The task.
In the records below, find the line that contains "Turn this picture" and the line that contains "but modelled solid.". Set down exactly those lines and every line between them, and nothing more.

* begin Records supplied *

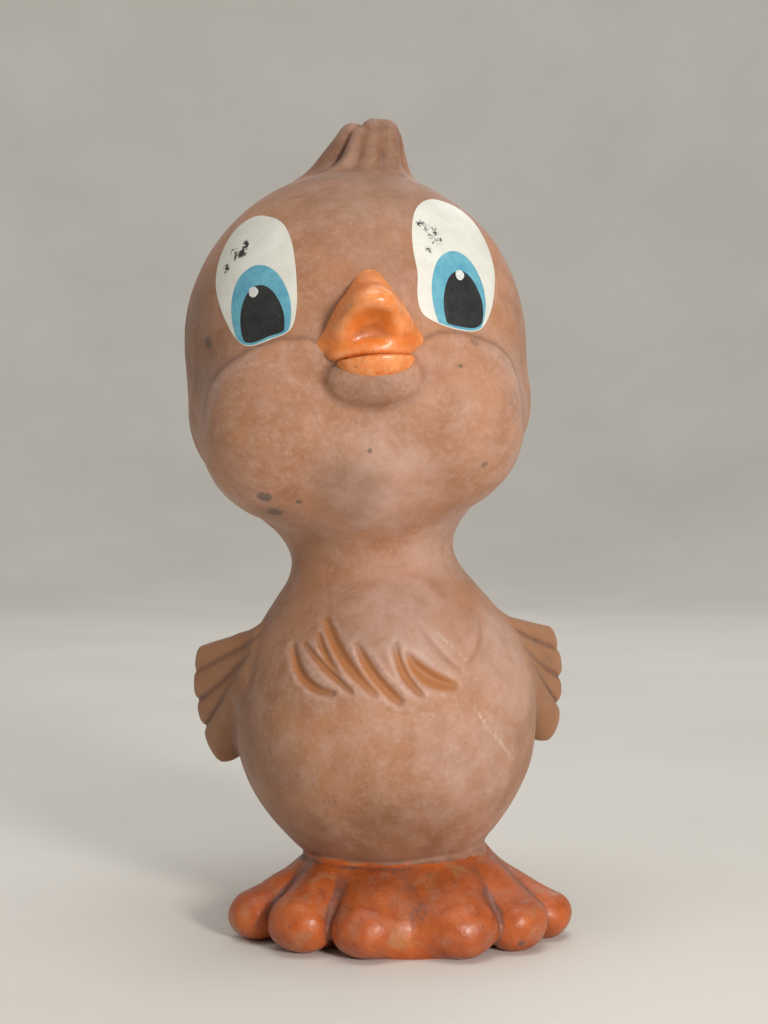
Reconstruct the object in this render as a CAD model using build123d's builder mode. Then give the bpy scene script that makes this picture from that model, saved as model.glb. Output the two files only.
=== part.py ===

* end Records supplied *
* begin Records supplied *

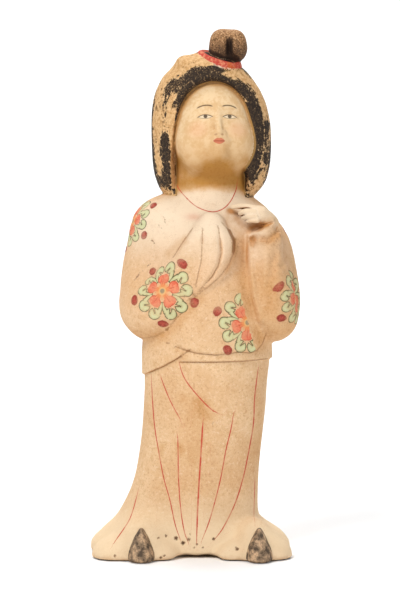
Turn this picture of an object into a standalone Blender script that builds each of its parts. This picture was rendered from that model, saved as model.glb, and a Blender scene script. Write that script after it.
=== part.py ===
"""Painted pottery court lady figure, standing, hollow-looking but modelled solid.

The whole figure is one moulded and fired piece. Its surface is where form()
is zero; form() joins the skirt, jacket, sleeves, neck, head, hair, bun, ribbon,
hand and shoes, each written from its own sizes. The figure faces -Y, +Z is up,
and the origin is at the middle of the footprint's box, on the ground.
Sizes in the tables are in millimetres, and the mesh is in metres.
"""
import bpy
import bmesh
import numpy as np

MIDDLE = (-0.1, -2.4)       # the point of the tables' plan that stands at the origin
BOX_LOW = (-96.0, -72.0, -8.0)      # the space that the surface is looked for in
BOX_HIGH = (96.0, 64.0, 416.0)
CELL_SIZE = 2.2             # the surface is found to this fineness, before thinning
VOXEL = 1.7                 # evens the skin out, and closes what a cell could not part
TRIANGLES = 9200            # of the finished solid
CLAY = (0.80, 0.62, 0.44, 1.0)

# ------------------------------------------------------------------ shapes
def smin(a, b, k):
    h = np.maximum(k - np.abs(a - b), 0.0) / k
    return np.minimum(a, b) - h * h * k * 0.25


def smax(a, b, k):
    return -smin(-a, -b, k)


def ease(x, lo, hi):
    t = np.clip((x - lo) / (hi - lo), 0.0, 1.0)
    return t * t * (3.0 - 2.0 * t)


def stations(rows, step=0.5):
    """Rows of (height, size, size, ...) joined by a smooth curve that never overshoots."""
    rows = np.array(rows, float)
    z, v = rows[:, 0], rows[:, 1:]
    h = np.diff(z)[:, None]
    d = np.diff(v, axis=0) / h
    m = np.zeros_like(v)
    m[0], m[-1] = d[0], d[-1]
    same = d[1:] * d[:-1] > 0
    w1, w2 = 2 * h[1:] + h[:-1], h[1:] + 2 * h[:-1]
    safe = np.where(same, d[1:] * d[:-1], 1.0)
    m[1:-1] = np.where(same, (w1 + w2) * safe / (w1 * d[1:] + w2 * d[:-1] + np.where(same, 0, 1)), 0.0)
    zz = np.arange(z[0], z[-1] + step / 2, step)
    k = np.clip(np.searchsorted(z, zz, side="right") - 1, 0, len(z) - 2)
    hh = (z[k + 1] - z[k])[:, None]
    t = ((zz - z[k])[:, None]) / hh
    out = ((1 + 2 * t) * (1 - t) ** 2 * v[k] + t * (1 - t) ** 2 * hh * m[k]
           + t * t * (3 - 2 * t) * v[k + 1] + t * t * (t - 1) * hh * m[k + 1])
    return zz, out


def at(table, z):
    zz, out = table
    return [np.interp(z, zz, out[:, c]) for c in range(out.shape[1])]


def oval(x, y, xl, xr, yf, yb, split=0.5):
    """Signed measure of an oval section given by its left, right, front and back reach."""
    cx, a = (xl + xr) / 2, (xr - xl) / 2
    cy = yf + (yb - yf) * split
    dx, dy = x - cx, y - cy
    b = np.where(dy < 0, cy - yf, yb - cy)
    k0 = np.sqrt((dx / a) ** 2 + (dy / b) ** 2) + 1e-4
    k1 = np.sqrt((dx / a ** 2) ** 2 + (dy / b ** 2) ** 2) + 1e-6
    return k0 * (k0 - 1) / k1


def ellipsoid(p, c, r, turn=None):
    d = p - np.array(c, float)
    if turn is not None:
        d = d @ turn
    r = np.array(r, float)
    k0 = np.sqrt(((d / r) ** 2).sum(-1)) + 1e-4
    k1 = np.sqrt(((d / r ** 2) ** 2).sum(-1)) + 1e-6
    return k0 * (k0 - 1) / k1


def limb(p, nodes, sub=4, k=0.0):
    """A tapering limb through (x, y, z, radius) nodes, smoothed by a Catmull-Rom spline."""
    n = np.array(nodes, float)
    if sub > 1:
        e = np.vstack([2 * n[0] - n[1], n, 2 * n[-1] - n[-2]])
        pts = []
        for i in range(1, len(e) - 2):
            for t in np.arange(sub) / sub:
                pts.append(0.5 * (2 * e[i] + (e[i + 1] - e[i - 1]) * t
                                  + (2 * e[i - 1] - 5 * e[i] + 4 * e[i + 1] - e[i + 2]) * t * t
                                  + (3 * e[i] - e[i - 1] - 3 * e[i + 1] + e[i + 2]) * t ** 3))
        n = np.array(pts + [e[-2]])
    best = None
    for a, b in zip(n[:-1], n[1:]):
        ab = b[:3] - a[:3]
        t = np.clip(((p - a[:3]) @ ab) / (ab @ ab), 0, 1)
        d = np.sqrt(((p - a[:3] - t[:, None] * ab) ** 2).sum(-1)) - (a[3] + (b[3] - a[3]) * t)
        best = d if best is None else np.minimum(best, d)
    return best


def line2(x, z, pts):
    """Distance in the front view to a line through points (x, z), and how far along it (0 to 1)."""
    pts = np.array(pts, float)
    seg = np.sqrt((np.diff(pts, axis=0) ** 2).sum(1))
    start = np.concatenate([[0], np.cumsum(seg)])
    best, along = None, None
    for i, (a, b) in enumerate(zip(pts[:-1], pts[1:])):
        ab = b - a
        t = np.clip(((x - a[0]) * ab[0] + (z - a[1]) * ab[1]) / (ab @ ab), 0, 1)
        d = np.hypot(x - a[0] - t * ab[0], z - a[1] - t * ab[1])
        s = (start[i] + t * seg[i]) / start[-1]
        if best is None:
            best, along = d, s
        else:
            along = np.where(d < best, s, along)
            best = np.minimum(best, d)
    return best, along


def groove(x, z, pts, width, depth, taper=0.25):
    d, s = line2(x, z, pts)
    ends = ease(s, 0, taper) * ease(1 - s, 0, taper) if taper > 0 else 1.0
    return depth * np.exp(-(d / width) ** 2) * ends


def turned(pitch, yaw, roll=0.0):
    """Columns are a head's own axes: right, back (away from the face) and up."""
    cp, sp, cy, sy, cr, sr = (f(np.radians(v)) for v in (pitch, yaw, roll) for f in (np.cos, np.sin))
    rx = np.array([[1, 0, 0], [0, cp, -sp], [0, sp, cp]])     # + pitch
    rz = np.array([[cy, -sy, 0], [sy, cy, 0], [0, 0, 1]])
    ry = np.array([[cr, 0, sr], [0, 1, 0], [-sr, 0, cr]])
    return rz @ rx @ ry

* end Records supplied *

Correct response.
Turn this picture of an object into a standalone Blender script that builds each of its parts. This picture was rendered from that model, saved as model.glb, and a Blender scene script. Write that script after it.
=== part.py ===
"""Painted pottery court lady figure, standing, hollow-looking but modelled solid.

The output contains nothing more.